Democrats (and political reporters) need to start asking different religion questions

After Democrats voted in the Alabama primary in early March, researchers for CNN and other National Exit Pool newsrooms asked them several questions.

Reactions to the candidates were sorted by gender, race, LGBTQ identity, age, education level, political ideology and other factors. However, researchers didn't ask about religious faith and how often voters attended worship services. They didn't probe differences between evangelicals, Catholics, Mainline Protestants and "nones" -- Americans who claim zero ties to organized religious groups.

"We don't know the answers to these kinds of questions because they are rarely being asked," said Michael Wear of Public Square Strategies. He is best known for his work as faith-outreach director for Barack Obama's 2012 campaign and as part of the president's White House staff.

"This isn't just about exit polls. It's hard for Democrats to do their planning, and to allocate resources during campaigns, without this kind of data. … We need cross-tabs in these polls so that we can compare differences between white evangelicals and black evangelicals, between Catholics who go to Mass all the time and those who don't and other groups as well."

Exit Pool researchers did ask about religion in South Carolina, the pivotal state in former Vice President Joe Biden's stunning surge. It was significant that Biden was backed by 56% of Democrats who attend religious services "once a week or more," while 15% of those same voters backed Sen. Bernie Sanders. Among those who "never" attend services, Sanders was the clear winner.

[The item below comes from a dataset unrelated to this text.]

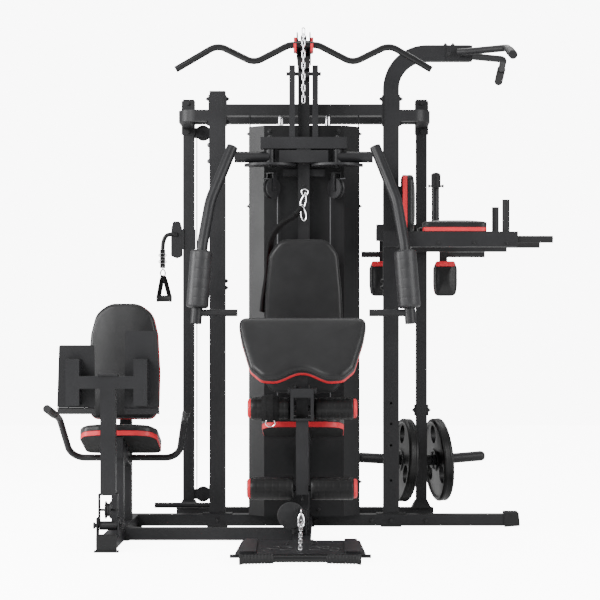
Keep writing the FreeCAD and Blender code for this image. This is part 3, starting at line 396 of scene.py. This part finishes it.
def cushion(name, node_name, body, outline, thick, across, along, corner=0.03, centre=None, crown=0.009,
            edge=0.018, strip=(0.003, 0.019), flare=0.0):
    """An upholstered pad: across and along are the outline's axes, and it faces across x along.

    The cover rolls over the foam to a red board edge, and black backing closes the underside. Without a
    centre, the pad sits in the middle of its CAD node. crown is the bulge of the face, edge the radius of its
    rim, strip the span of the red edge above the underside, and flare how far the red edge stands out.
    """
    low, high = box_of(node_name)
    normal = across.cross(along).normalized()
    points = resample(rounded(outline, corner), 0.01)
    if centre is None:
        centre = (low + high) / 2
        mid = middle(points)
        points = [p - mid for p in points]
    count = len(points)
    area = sum(points[i - 1].x * points[i].y - points[i].x * points[i - 1].y for i in range(count))
    way = 1 if area > 0 else -1
    inward = []
    for i in range(count):
        tangent = (points[(i + 1) % count] - points[i - 1]).normalized()
        inward.append(Vector((-tangent.y, tangent.x)) * way)

    def level(distance, height, shrink=1.0):
        """The outline moved inward by a distance, at a height above the middle of the pad."""
        return [centre + across * q.x + along * q.y + normal * height
                for q in ((p + inward[i] * distance) * shrink for i, p in enumerate(points))]

    half = thick / 2
    top = half - crown
    strip_low = -half + strip[0]
    seam = -half + strip[1]
    inset = 0.0005
    rim_steps, face_steps = 7, 9
    rings = [level(0.006, seam + 0.001), level(0.0015, seam + 0.002)]
    for k in range(rim_steps + 1):
        turn = math.pi / 2 * k / rim_steps
        rings.append(level(inset + edge * (1 - math.cos(turn)), top - edge + edge * math.sin(turn)))
    for k in range(1, face_steps + 1):
        shrink = 1 - k / (face_steps + 0.6)
        rings.append(level(inset + edge, top + crown * (1 - shrink ** 2.6), shrink))
    bm = bmesh.new()
    loft(bm, rings)
    skin = add(name + "_cushion", bm, MATERIALS["upholstery"], body, crease=60)

    out = 0.001 - flare
    bm = bmesh.new()
    loft(bm, [level(0.008, strip_low), level(out + 0.0015, strip_low), level(out, strip_low + 0.002),
              level(out, seam - 0.001), level(out + 0.002, seam + 0.0015), level(0.008, seam + 0.0015)])
    add(name + "_red_edge", bm, MATERIALS["red_coating"], body)

    bm = bmesh.new()
    loft(bm, [level(0.012, -half), level(0.007, -half), level(0.003, -half + strip[0] * 0.7),
              level(0.006, strip_low + 0.001)])
    add(name + "_backing", bm, BACKING, body)

    bm = bmesh.new()
    ring_tube(bm, level(edge * 0.16, top - edge * 0.42), 0.0021, normal)
    add(name + "_piping", bm, MATERIALS["upholstery"], body)
    return skin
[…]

Similar religion gaps emerged in North Carolina, Florida and Tennessee. In news coverage, these trends were linked to Biden's support from African-Americans, including churchgoers -- a huge voter bloc among Democrats.

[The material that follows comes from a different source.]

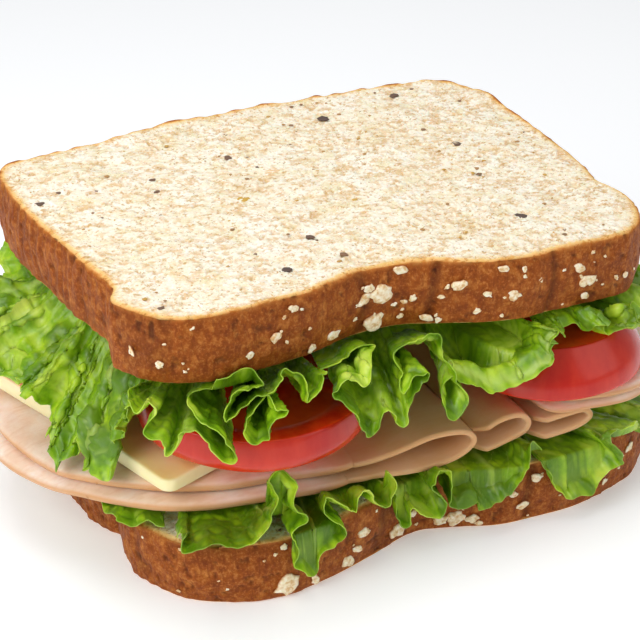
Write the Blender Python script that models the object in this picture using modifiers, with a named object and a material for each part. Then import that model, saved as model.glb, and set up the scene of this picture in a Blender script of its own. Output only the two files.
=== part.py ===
"""A closed sandwich on sliced wholegrain bread: turkey, cheese, tomato and two layers of curly lettuce.

Lengths are millimetres up to the point where a mesh is made, which turns them to metres.
+X runs along the bread's crown, which faces -Y, and +Z is up.
The origin is at the middle of the lower slice's flat underside.
"""

import math
import random

import bmesh
import bpy
import numpy as np
from mathutils import Matrix, Vector, noise

MM = 0.001
GAP = 0.45  # air kept between two pieces that touch

# Bread
SLICE_THICK = 15.0
UPPER_BASE = 56.8  # the upper slice's underside, above the origin
UPPER_TILT = (-0.05, 0.045)  # its rise along X and along Y
CRUST_BULGE = 0.9
SLICE_COLUMNS = 72
CRUMB_RELIEF = 0.35

# Fillings, each the height of its underside
LOW_LEAF = 17.7  # middle of the lower lettuce inside the sandwich
HIGH_LEAF = 48.5  # middle of the upper lettuce
LEAF_THICK = 0.8
LEAF_ROWS = 5
RIM_ROW = 0.6  # the share of a leaf's rows that lie between the layers
RIM_RANGE = (0.4, 0.95)  # how far out a leaf's rim may be, as a share of its way to the margin
LIFT_POWER = 3  # how late a leaf leaves its level on the way out
CURL_POWER = 2.5  # how late its curls start
CURL_WINDOW = 11  # columns that the smoothed margin is averaged over
LEAF_CLEARANCE = GAP + LEAF_THICK / 2 + 0.2  # from a leaf's middle to its neighbour above or below
SLOPE_OUT = 6  # how steeply a leaf may leave its level past a neighbour's edge
TURKEY_LOW = 20.4
TURKEY_THICK = 2.9
TURKEY_HIGH = 23.8
FOLD_THICK = 1.8
CHEESE_BASE = 27.4
CHEESE_SIDE = 66.0
CHEESE_THICK = 4.2
CHEESE_RISE = 1.9  # its right part lies higher, on the left fold of turkey
CHEESE_SAG = 0.4  # of the free corner
RIGHT_SHEETS = (27.2, 29.6)  # two sheets of turkey at the right, the upper one thicker
TOPMOST_THICK = 2.6
SHEET_DROOP = 2.2  # how far a flat sheet's edge hangs down 20 mm past the lower slice
SHEET_WAVE = 0.15
TOMATO_SKIN_BULGE = 0.9

# Outlines of the two slices seen from above, anticlockwise from the back left corner
UPPER_OUTLINE = [
    (-70, 26), (-70.5, 10), (-68, -5), (-65.5, -19), (-63.2, -29.5), (-65.3, -35), (-63.7, -39.5),
    (-58.5, -45), (-49, -47.3), (-38, -46), (-27, -43.8), (-15, -39.5), (-4, -38.3), (5, -40.2),
    (16, -43), (24, -43.7), (31, -42.8), (43, -41.8), (52, -39.8), (58.2, -33), (60.6, -24),
    (58.2, -15.5), (59.3, -6), (59, 8), (57.6, 27), (56.2, 38), (49, 46.5), (34, 47), (8, 45),
    (-20, 41.5), (-45, 35), (-62, 30.5),
]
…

That's important information, said Wear. But it would have helped to know how Catholics in South Carolina voted, as well as more about evangelical Protestants -- black and white. It would have helped to know what issues mattered most to active members of various religious groups and how faith affected their choices.

It's possible that pollsters and journalists do not ask these questions, he said, because key "players in the Democratic Party leadership aren't asking the big questions about religion, either."